Pilot → production checklist
- The go/no-go criteria were written and signed before the pilot.
- The test included the hard cases, not just the happy path.
- The real cost per transaction is known and accepted.
- The business owner and the technical operator have names.
- Human oversight is assigned and competent.
- Logs, monitoring, and the fallback plan exist.
- The risk classification and its obligations are clarified.
- Users are trained, and the old process remains the safety net during the transition.
- The go decision is made by the agreed person, on the agreed date.
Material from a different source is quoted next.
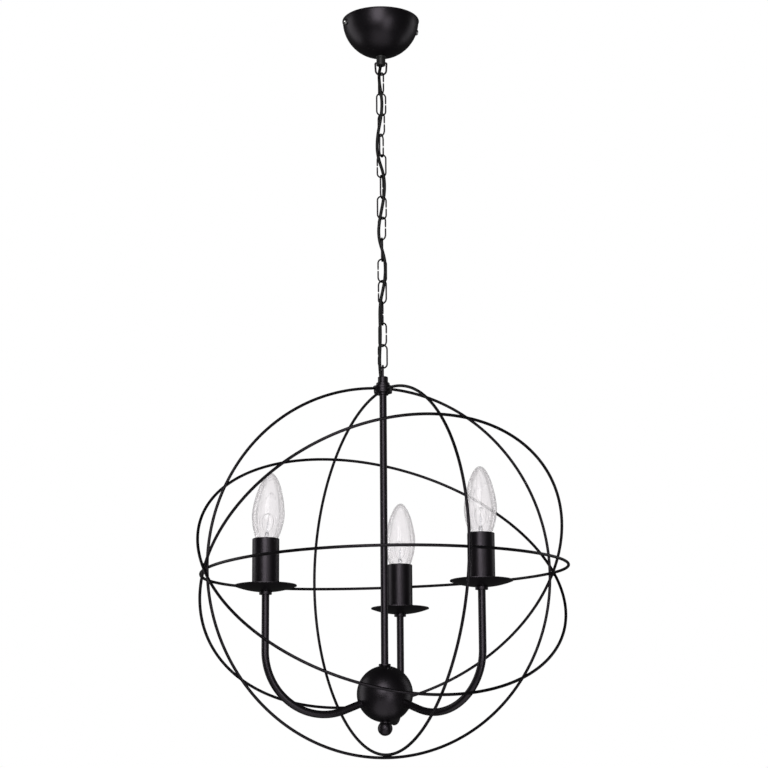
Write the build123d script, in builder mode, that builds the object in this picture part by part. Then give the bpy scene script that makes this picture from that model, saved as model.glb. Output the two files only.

If you are earlier in the process and still choosing the solution, start with build, buy, or integrate.
FAQ
How long should an AI pilot take?
Long enough to cover the real variation of cases and measure the target indicator: for many workflows, 4-8 weeks of real usage. A pilot without a deadline is a project without a decision; put the go/no-go meeting date in the calendar on day one.
Which KPIs define a pilot's success?
Three families: business result (time saved, cases resolved, conversion), quality (accuracy on the evaluation set, escalation rate to a human), and cost (per transaction, per user). Choose few, measurable, and set before the start.
The pilot works. Why is the organization hesitating?
Because production changes responsibilities: someone has to sign for the result, the budget, and the risks. The hesitation is rarely technical; it is the absence of an owner and a clear road. The answer is a decision, not another test.
What team do we need for production?
Minimum: a business owner, someone who operates the system technically (in-house or a partner), and assigned human oversight for the sensitive decisions. Volume determines whether those are three roles or three people; clarity of responsibility matters more than headcount.
When is stopping a pilot the right call?
When it hits the stop conditions written in advance: results below threshold on real data, unacceptable cost per transaction, or risk that cannot be covered. A documented no-go is a good outcome: you learned cheaply what does not work and can redirect the budget.